We ventured out at 10:00am, picked up Pastor James' brother-in-law (Pastor Sam), and headed on our way to our first site. Pastor Sam is our host for our time here in Rwanda. He is an Anglican pastor, a Rwandan Tutsi born in Uganda when his parents fled Uganda during the first genocide in 1959 when the Belgiums left and flipped the ruling system on its head. Pastor Sam tried to return to Rwanda in 1994 after the hundred days of genocide but found it still wasn't a good place to live. He returned for good in 1998.
For those of you who don't know much about the Rwandan genocide, here's a brief history. When Belgium took over colonial rule of Rwanda after WWI, they took the two major ethnic groups--the Hutus and the Tutsi--and drew a deep line between the two. Previously these two groups had lived in harmony, intermarrying and mixing seamlessly. The Belgians, however, needed a way to rule their new territory and decided through confused science that the Tutsi were superior to the Hutus. They placed the minority Tutsis over the majority Hutus.
However, as independence became more of a reality and with the death of the Tutsi King, the Hutus gained power within the country with the aid of the Belgiums. As the Rwandan republic was formed, the Hutu majority were elected into power. This was the beginning of the ethnic cleansing of the Tutsi people.
The pinnacle of this ethnic cleansing was in 1994. In the course of 100 days, over a million Tutsis and their Hutu allies were slaughtered. There is so much failed politics involved with this 100 days, and I encourage you if you are interested to read more. However, all you really need to understand is that the Hutus did not consider the Tutsi to be people. They considered them "cockroaches," and with the help of propaganda and fear, neighbors turned on neighbors and wives turned on husbands and children.
Hopefully with this brief history, you can picture a bit more of what we saw today. Our first visit was to a church about 20km outside of Kigali. The church is the site of a massacre of 5,000 Tutsis. In African culture, churches are seen as spiritual safe havens. When people feel threatened, they flee to the church. That was the case in the Rwandan genocide. Unfortunately the churches failed the people.
As we walked up to this church, I wasn't exactly sure what to expect. All I knew was that there was a possibility of seeing bones. Nothing really could have prepared me for what we actually saw. As we walked into the sanctuary where mostly women and children were huddled, we were immediately confronted with deep shelves, four high, hold skull after skull and femur after femur. The sight was both appalling and overwhelming.
However, for some reason, the real traumatic sight for me were the clothes. As I turned around from the bones towards the front of the sanctuary, I became aware that hanging from the walls were layers upon layers of clothes. These soiled clothes belonged to the massacred bodies. The site of these clothes made my knees weak.
Also on this same compound were a Sunday School room where people were also slaughtered and another room where the people were literally burnt alive. Of the 5,000 people who were estimated to be murdered, only 250 have been identified. Why so few? The suggestion is that there is no one left to identify them. Their whole family was slaughtered.

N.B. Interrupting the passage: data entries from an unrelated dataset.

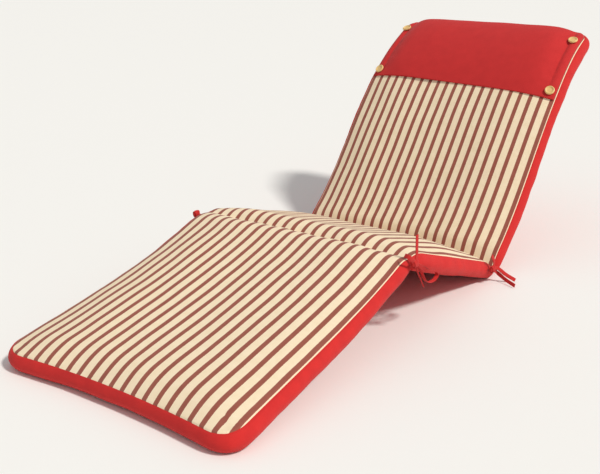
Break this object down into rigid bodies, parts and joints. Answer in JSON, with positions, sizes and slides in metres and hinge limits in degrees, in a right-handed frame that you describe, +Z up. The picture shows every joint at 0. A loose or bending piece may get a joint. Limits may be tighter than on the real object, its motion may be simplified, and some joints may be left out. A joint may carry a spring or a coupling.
{
  "type": "sun lounger cushion",
  "caption": "Long box cushion in sections for a reclining sun lounger, with striped top cloth, plain border, stuffed head pad, buttons and knotted ties, folded to a raised-back pose.",
  "frame": {"origin": "on the floor, under the middle of the cushion's length and width", "axes": "+X from the foot end to the head end, +Y across to the side away from the viewer of the picture, +Z up"},
  "size_m": [1.6911, 0.7664, 0.5918],
  "materials": {
    "striped_cover": "matt woven cloth, cream with narrow brick-red stripes",
    "red_cloth": "matt plain woven cloth",
    "button_wood": "satin turned wood"
  },
  "bodies": {
    "root": {"cushion": "striped_cover", "head_pad": "red_cloth", "button_near_low": "button_wood", "button_near_top": "button_wood", "button_far_low": "button_wood", "button_far_top": "button_wood", "tie_knee_near": "red_cloth", "tie_hip_near": "red_cloth", "tie_knee_far": "red_cloth", "tie_hip_far": "red_cloth"}
  },
  "joints": []
}
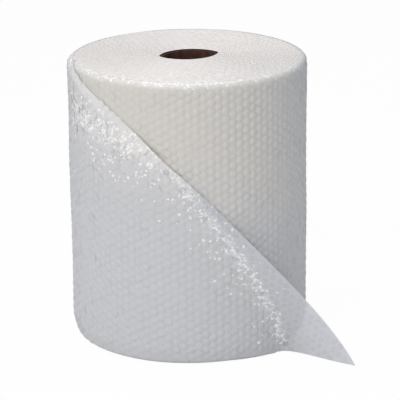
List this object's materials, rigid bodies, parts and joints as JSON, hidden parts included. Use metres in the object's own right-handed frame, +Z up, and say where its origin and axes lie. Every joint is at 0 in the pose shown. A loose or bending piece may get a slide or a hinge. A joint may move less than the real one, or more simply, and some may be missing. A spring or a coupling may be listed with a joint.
{
  "type": "bubble wrap roll",
  "caption": "Roll of air-bubble film standing on end, wound on a cardboard core, with its slant-cut outer end peeling off to the floor.",
  "frame": {"origin": "centre of the roll's base, on the core's axis", "axes": "+Z up along the roll, -Y towards the side the picture shows, +X to its right, where the loose corner reaches the floor"},
  "size_m": [0.492, 0.4229, 0.5],
  "materials": {
    "film": "soft gloss, clear to milky air-bubble polyethylene film",
    "cardboard": "matt brown spiral-wound cardboard"
  },
  "bodies": {
    "root": {"bubble_film": "film", "core_tube": "cardboard"}
  },
  "joints": []
}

After viewing that church, I thought I had seen the worst. However, our next visit proved me wrong. Pastor Sam took us to a second church, a much larger church. There the people crammed together, shoulder to shoulder, hoping to escape the killing posses coming through. They were not spared. Imagine a church sanctuary the size of Third Reformed and 10,000 people cram into it, and as the military trucks approach, you cling to a hope that maybe you'll be spared. But then you hear the sounds of grenades going off, and you realize that the wall is being blown away bit by bit. And then the screams begin.
Pastor Sam said that the floors were like a river of blood. As I walked through the piles of clothes that covered every pew, I almost had this sense that I was walking on their blood. And when I saw the altar that was still stained with blood, I could almost hear their cries. I have never walked in a place where 10,000 people were killed in a matter of minutes.
Behind the church are the mass graves built for the victims. They are below ground, and people can walk through rows upon rows of bones and caskets for those identified. I forced myself to walk through them, telling myself that it is the least I can do for those who died there.
Following our last church visit, the students grabbed a snack at a mall area in Kigali before we headed off to the Genocide Museum. The museum reminded me of the Holocaust Museum in Washington DC and provided a lot of great history for all of us. Also, we were able to put some faces to some of the bones we saw at the churches. In all, it took about an hour and a half to walk through the museum.
Nevertheless, by the time we left the museum, we were completely emotionally spent. Much of our car ride was quiet, as we all tried to let all that we saw sink in. I still can't fully fathom what I saw, but I can tell you that humans are capable of unimaginable evil.
We took many pictures and videos with the hope that when we return they will help us relate what we saw more fully, but I have to be honest. Even walking through the churches and breathing in the air dripping with grief does not give a true picture of the terror, pain, and suffering that occurred on those grounds a decade and a half ago. Only the dead understand.
May God grant us the strength to stand up for what is right, defend those who are helpless, and encourage those who are weak.